I recently ended a spiritual pilgrimage to places written of in Autobiography of a Yogi, by Paramhansa Yogananda. This pilgrimage was to physical places, yes, yet it reflected a pilgrimage happening deep within.
As we ventured to the Himalayas; the cave of Mahavatar Babaji; the seaside hermitage of Swami Sri Yukteswar, in Puri; the boyhood home of my guru, Paramhansa Yogananda; and Benares ashrams of great saints like Sri Anandamayi Ma and Trailanga Swami, the spiritual life deepened for me.
Before flying from America, I heard many times the words, “This pilgrimage will change your life.” With this in mind, I was looking forward to how this might manifest. I mulled over the question: What does “change your life” really mean? Would I have an experience? Some kind of profound inner realization? Or would I notice the subtle, but lasting spiritual vibrations in my being?
Though I don’t have an explicit understanding of any one change, there are three ways that my spiritual life tangibly deepened:
1) Deeper Love for God and Guru.
As we made our pilgrimage, we read aloud the chapters in Autobiography of a Yogi which corresponded with the person or place we were going to visit. Of great inspiration to me were those places and chapters which symbolized the eternal bond of love between guru and disciple.* Love such as this, unfathomable though it is to the mind, permeated the soil of these holy places.
In Meditation, I attempted to open my heart and tune in to that love. Then, with all of the energy I could muster, offered myself to my guru.
*Vivid examples of this love occur in the chapter about Babaji and Lahiri Mahasaya (Chapter: Materializing a Palace in the Himalayas), and again with Swami Sri Yukteswar and Paramhansa Yogananda (Chapter: I Meet My Master, Sri Yukteswar).

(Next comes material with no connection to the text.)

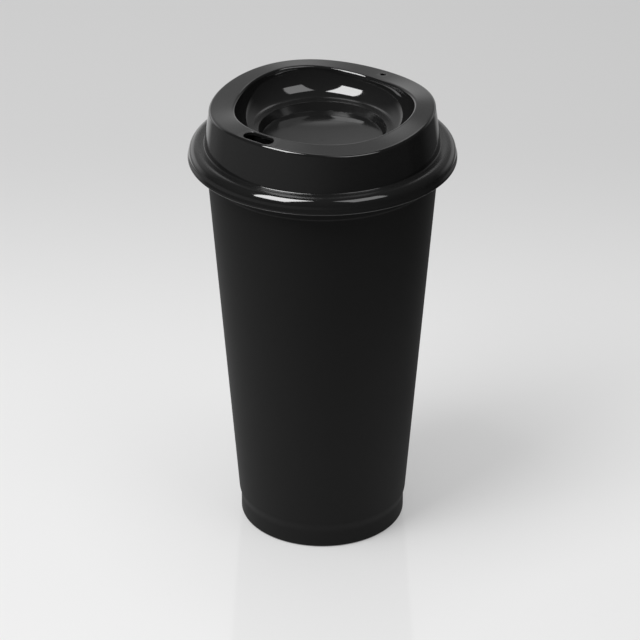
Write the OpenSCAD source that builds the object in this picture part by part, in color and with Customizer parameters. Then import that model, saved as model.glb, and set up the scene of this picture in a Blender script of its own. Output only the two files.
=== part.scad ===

2) New-found faith born of experience. Inwardly, I wished to make real the saints and places in Autobiography of a Yogi. Meeting living relatives of Yogananda, visiting the shrine of Sri Yukteswar, where he consciously left the body, seeing the same eyes of Kali that Yogananda saw in Dakshineshwar, and feeling the devotion for India that he so poignantly describes in his poem, My India, did just that! No longer abstract, these now came alive.
I had always believed in these places, but now I had faith in them by direct experience. Our time spent meditating in these spots made time and space null. The presence of the masters was tangible as ever, and the love expressed by my guru’s living family through their stories, photos, and relics abounded, leaving no room for doubt.
3) Gratitude for My Spiritual Family
As a part of Ananda, I had never visited my Ananda family in India. Having concepts of my Indian gurubais, the work they were serving there, and the beauty of the Pune retreat; it was yet incomparable to actually being there. Greeted by Ananda devotees throughout our travels left us feeling at home everywhere we went.
I renewed long-lost friendships of lifetimes past and felt deep bonds–grounded in love for God– reawakened. The significance of this will last years into the future, as we continue to serve together all over the world, helpmates through all life’s sorrow and joy.
I am deeply grateful for this pilgrimage in India, and for all those who made the journey possible. It has changed my life, and the significance of this will continue to unravel for years to come.